> JOB
Look through the material below and copy exactly the lines from the line with "# The four long" to the line with "cad_parts[obj.name] = obj", those two lines included.
==*==
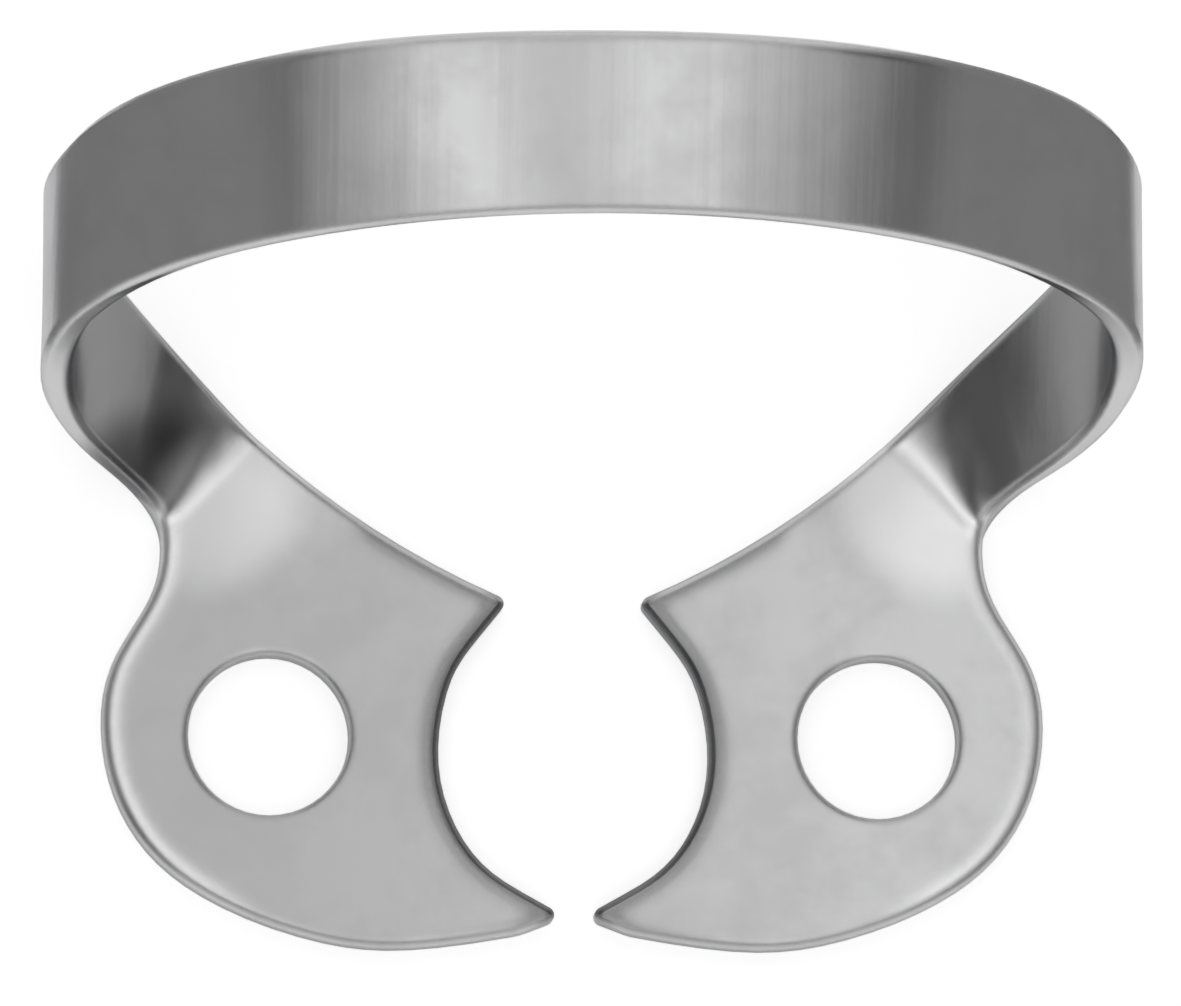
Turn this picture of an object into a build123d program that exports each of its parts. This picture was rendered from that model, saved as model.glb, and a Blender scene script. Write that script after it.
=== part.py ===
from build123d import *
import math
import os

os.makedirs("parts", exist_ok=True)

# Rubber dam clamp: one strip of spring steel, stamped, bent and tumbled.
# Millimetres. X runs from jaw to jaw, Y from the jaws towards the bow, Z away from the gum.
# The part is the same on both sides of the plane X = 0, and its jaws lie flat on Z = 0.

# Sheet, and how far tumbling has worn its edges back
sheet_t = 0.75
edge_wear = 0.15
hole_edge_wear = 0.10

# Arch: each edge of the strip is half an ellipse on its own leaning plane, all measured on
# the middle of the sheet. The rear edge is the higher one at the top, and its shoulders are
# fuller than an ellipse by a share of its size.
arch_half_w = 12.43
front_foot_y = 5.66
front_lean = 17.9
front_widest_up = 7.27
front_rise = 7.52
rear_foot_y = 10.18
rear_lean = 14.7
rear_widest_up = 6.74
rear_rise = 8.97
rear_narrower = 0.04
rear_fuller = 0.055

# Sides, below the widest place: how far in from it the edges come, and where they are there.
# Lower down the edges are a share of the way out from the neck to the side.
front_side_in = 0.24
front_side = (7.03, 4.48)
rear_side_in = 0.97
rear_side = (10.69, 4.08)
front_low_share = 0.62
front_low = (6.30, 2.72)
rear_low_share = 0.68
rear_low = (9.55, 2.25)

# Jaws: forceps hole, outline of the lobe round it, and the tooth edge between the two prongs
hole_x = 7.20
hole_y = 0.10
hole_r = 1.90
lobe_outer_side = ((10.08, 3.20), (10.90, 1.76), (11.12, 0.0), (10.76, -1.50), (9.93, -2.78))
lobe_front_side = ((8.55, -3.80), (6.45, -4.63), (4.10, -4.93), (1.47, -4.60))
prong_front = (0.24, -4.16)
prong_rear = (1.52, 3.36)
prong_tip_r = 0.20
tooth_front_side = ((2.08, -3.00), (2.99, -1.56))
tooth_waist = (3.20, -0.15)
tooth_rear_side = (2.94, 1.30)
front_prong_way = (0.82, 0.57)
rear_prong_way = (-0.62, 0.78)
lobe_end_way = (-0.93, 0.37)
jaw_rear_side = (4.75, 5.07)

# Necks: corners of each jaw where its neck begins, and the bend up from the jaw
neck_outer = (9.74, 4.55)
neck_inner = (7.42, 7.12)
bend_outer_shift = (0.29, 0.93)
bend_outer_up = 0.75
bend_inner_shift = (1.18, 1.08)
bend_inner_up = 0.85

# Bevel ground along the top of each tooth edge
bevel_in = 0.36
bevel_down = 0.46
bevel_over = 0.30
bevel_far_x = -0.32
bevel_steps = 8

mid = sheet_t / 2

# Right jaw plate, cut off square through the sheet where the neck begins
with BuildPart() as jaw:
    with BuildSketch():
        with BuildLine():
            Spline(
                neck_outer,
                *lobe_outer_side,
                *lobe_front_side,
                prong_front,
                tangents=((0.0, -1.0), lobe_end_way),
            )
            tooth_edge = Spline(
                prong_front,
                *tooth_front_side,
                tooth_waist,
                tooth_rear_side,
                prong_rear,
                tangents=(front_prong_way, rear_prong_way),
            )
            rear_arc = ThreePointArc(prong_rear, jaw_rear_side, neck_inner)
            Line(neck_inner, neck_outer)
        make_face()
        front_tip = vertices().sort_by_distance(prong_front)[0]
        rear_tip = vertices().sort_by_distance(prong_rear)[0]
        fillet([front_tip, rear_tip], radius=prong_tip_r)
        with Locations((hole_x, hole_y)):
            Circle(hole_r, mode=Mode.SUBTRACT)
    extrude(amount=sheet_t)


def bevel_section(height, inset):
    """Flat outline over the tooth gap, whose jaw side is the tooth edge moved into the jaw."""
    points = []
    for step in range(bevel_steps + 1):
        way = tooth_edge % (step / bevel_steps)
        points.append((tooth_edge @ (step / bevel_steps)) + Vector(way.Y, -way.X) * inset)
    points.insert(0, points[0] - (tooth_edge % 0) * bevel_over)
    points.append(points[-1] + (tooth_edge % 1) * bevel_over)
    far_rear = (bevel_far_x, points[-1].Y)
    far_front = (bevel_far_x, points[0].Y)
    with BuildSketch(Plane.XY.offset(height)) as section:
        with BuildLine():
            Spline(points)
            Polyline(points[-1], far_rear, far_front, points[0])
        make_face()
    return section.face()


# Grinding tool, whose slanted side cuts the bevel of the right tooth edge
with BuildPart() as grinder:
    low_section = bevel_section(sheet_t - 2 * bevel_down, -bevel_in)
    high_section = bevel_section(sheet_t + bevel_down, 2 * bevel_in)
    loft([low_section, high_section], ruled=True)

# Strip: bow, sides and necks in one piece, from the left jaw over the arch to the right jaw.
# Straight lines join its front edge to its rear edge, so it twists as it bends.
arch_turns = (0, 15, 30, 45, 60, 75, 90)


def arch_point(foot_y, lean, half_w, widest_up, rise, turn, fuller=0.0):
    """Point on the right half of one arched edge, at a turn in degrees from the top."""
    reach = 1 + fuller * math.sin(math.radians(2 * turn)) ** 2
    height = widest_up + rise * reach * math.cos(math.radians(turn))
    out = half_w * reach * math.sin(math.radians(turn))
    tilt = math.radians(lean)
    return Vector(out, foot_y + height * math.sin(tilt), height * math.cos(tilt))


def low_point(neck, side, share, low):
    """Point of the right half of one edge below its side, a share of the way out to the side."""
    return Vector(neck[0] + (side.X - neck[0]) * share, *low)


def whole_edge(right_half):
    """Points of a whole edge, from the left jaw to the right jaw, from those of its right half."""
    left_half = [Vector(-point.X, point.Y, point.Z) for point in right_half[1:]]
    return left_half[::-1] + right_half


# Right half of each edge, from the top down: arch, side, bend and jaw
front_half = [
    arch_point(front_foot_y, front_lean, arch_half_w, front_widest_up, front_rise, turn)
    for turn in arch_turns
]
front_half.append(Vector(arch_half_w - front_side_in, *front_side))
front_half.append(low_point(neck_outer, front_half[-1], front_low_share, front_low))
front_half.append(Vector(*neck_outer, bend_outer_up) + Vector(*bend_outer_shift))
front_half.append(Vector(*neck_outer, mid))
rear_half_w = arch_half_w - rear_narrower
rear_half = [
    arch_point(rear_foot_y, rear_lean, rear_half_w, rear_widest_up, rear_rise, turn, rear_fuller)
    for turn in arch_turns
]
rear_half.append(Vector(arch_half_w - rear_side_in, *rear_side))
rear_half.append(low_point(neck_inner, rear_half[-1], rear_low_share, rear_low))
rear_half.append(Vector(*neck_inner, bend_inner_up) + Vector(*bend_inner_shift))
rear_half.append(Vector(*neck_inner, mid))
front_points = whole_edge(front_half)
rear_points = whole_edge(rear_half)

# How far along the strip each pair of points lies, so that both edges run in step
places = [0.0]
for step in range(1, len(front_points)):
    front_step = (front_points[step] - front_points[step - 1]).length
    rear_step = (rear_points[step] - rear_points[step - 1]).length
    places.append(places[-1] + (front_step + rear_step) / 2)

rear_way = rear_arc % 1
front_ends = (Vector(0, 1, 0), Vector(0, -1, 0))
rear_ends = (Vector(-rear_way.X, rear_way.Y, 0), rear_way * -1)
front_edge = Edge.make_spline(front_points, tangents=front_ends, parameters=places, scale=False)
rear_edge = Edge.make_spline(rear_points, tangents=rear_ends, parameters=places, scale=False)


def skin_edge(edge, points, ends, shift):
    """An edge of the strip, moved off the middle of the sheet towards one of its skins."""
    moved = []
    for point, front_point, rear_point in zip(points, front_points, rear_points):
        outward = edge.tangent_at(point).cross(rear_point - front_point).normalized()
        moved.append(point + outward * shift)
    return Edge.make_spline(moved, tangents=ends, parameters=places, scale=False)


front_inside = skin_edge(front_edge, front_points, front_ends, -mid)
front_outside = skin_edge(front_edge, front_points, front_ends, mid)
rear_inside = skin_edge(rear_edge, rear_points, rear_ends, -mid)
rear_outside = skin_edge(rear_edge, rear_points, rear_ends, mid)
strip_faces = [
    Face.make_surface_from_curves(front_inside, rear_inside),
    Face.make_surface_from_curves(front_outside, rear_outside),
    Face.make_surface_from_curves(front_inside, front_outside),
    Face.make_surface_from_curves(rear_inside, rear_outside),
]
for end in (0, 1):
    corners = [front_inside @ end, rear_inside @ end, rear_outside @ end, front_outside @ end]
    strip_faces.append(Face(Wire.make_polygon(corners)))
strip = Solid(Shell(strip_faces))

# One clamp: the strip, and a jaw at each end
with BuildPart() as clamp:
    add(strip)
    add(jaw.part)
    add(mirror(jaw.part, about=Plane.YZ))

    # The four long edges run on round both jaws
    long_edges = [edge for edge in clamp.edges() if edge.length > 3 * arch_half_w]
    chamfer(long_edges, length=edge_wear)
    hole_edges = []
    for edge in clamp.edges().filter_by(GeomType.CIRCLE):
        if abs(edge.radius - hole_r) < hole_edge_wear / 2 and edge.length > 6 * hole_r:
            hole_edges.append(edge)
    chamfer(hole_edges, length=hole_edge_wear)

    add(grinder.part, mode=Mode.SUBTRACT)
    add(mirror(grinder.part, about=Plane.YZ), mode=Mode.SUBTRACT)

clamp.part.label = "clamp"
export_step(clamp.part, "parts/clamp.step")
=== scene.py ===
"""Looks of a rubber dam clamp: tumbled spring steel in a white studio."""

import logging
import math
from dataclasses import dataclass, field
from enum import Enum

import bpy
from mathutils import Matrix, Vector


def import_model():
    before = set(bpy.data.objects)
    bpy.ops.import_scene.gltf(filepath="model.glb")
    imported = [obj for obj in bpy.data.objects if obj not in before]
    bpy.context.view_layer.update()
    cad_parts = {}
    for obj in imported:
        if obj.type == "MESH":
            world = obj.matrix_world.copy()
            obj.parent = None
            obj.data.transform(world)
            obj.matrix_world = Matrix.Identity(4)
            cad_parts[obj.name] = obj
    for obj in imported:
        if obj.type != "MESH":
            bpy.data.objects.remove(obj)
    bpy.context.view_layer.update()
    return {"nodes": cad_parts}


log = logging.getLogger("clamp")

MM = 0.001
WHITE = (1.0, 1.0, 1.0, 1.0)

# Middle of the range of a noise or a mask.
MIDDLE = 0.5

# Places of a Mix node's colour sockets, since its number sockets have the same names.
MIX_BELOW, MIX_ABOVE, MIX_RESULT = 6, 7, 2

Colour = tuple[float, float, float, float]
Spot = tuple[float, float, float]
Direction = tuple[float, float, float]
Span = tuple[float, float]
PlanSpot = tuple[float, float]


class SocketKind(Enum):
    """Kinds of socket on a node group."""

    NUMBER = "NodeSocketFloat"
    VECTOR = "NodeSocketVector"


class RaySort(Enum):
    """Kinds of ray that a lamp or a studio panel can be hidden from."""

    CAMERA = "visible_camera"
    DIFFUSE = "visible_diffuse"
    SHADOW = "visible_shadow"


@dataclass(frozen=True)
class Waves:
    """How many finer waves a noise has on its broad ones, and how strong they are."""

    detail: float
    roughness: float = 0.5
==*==
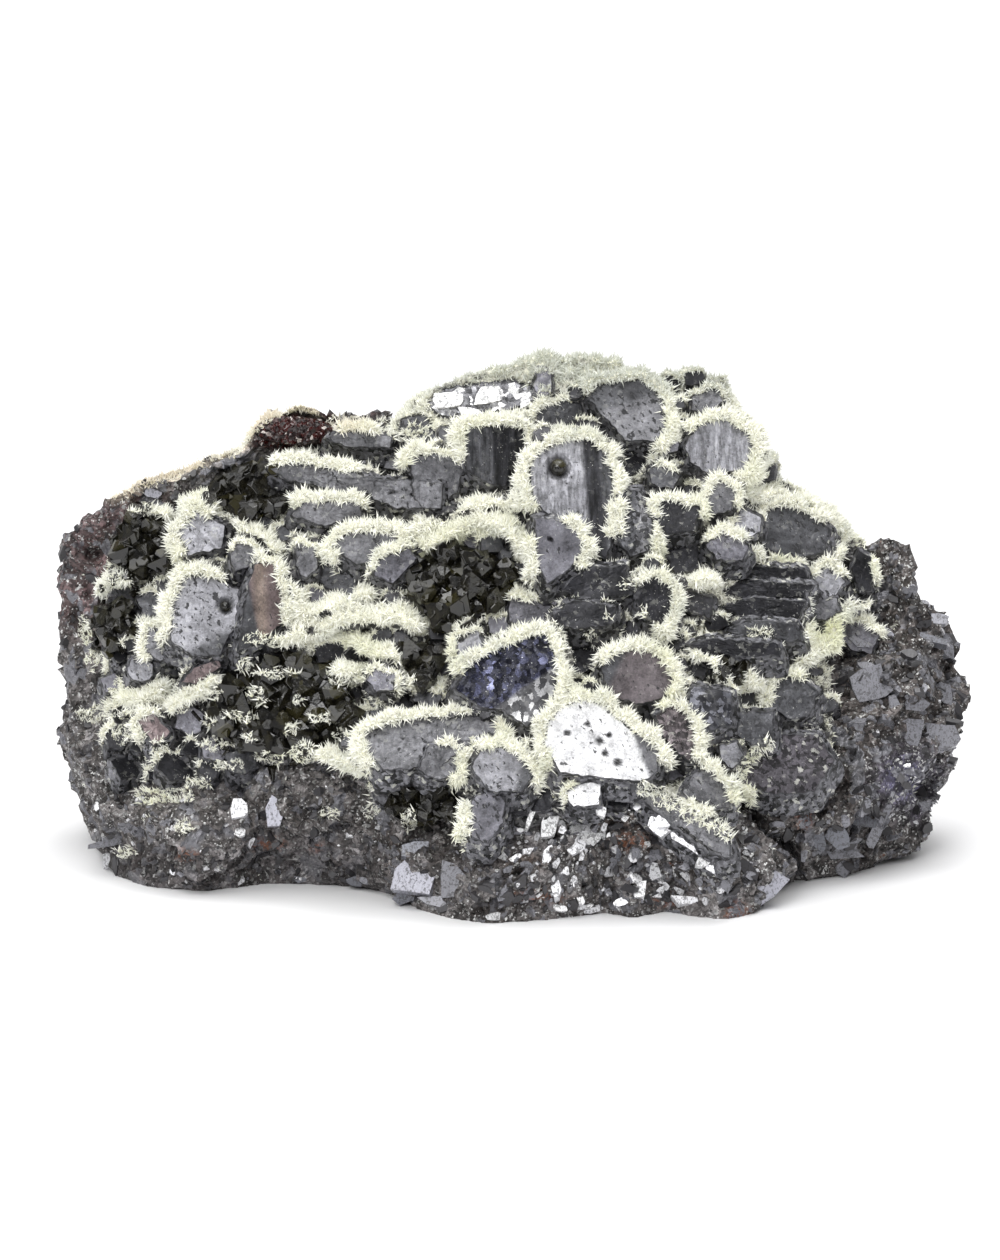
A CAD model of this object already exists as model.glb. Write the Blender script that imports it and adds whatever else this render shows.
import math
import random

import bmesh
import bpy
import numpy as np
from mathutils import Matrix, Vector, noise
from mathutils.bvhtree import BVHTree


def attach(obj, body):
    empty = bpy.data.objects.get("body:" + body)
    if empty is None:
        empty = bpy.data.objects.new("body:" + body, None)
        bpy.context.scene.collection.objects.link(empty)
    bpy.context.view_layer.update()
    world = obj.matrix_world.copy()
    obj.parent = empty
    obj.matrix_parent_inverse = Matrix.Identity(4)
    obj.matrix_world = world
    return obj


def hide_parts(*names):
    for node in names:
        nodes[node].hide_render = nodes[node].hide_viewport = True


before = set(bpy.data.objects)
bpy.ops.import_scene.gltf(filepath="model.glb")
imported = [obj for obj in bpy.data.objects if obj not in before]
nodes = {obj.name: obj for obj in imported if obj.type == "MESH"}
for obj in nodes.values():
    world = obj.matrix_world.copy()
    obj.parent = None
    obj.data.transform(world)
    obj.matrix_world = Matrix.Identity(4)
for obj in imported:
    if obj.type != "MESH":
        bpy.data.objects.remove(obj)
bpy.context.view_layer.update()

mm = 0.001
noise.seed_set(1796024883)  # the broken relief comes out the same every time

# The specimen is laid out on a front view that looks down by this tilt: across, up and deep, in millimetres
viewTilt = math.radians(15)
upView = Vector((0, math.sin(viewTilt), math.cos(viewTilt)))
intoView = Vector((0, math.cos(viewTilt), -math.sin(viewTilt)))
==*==
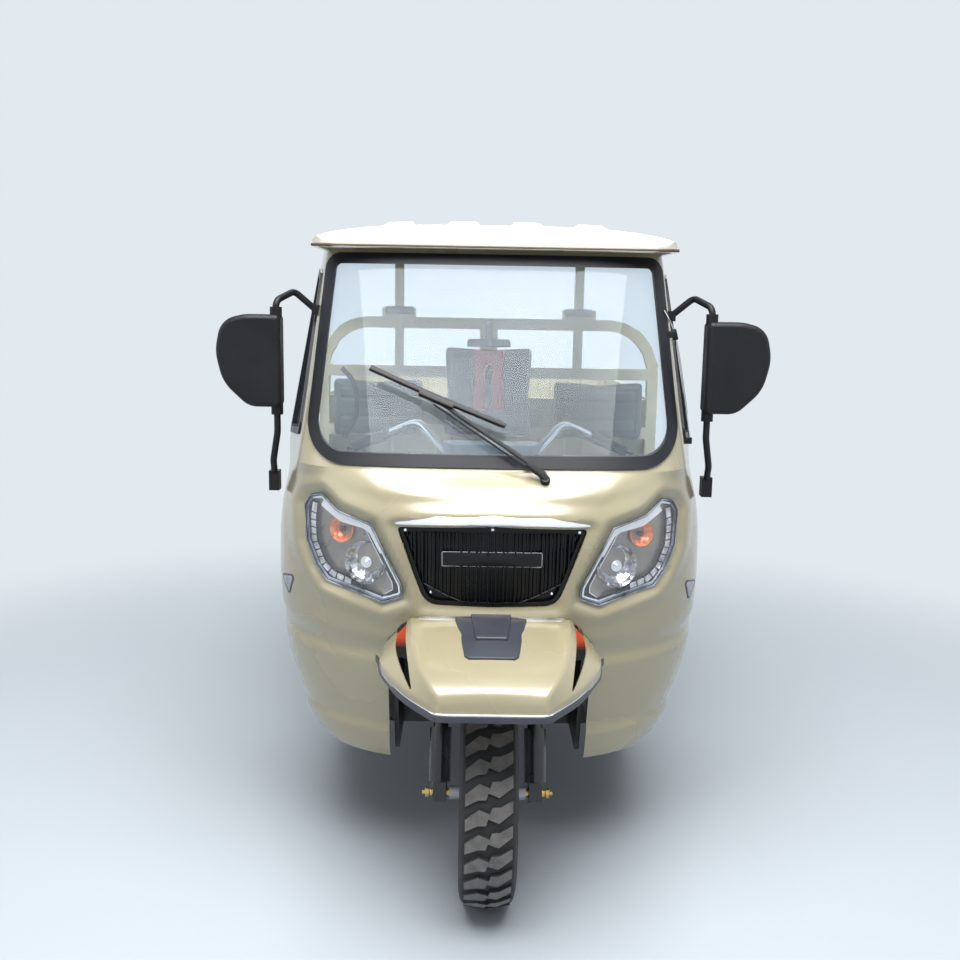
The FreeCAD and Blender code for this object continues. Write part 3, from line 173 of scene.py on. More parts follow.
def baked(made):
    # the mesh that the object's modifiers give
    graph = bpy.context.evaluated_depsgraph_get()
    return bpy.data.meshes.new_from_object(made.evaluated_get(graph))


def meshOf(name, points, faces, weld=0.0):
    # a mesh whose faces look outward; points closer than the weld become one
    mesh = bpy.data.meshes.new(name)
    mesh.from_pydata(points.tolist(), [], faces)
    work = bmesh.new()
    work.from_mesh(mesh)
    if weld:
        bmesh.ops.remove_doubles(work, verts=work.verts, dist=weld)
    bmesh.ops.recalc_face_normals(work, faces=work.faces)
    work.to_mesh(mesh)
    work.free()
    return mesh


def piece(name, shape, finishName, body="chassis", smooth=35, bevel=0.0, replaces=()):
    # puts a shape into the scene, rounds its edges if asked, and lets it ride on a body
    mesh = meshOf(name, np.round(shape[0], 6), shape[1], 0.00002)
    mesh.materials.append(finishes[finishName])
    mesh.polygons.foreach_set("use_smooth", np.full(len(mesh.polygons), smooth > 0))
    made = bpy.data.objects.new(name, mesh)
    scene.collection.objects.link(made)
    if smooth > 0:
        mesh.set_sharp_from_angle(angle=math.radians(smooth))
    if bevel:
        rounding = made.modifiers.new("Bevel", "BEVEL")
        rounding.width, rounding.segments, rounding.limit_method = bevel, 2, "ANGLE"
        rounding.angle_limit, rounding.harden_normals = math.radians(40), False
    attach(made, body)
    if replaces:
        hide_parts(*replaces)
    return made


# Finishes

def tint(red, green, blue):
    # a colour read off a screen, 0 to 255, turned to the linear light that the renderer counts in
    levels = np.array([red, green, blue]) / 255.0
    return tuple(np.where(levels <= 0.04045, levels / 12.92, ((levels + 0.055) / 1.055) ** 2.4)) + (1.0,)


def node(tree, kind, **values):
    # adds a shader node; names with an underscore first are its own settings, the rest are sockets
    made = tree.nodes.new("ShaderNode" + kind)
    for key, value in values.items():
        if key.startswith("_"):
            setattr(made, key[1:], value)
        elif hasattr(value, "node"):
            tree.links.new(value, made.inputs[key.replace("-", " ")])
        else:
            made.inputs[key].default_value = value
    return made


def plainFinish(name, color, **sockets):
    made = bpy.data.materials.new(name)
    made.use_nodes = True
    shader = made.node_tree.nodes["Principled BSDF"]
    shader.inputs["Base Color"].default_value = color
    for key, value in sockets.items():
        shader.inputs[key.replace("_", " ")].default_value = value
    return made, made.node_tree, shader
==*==
> EXPECTED OUTPUT
    # The four long edges run on round both jaws
    long_edges = [edge for edge in clamp.edges() if edge.length > 3 * arch_half_w]
    chamfer(long_edges, length=edge_wear)
    hole_edges = []
    for edge in clamp.edges().filter_by(GeomType.CIRCLE):
        if abs(edge.radius - hole_r) < hole_edge_wear / 2 and edge.length > 6 * hole_r:
            hole_edges.append(edge)
    chamfer(hole_edges, length=hole_edge_wear)

    add(grinder.part, mode=Mode.SUBTRACT)
    add(mirror(grinder.part, about=Plane.YZ), mode=Mode.SUBTRACT)

clamp.part.label = "clamp"
export_step(clamp.part, "parts/clamp.step")
=== scene.py ===
"""Looks of a rubber dam clamp: tumbled spring steel in a white studio."""

import logging
import math
from dataclasses import dataclass, field
from enum import Enum

import bpy
from mathutils import Matrix, Vector


def import_model():
    before = set(bpy.data.objects)
    bpy.ops.import_scene.gltf(filepath="model.glb")
    imported = [obj for obj in bpy.data.objects if obj not in before]
    bpy.context.view_layer.update()
    cad_parts = {}
    for obj in imported:
        if obj.type == "MESH":
            world = obj.matrix_world.copy()
            obj.parent = None
            obj.data.transform(world)
            obj.matrix_world = Matrix.Identity(4)
            cad_parts[obj.name] = obj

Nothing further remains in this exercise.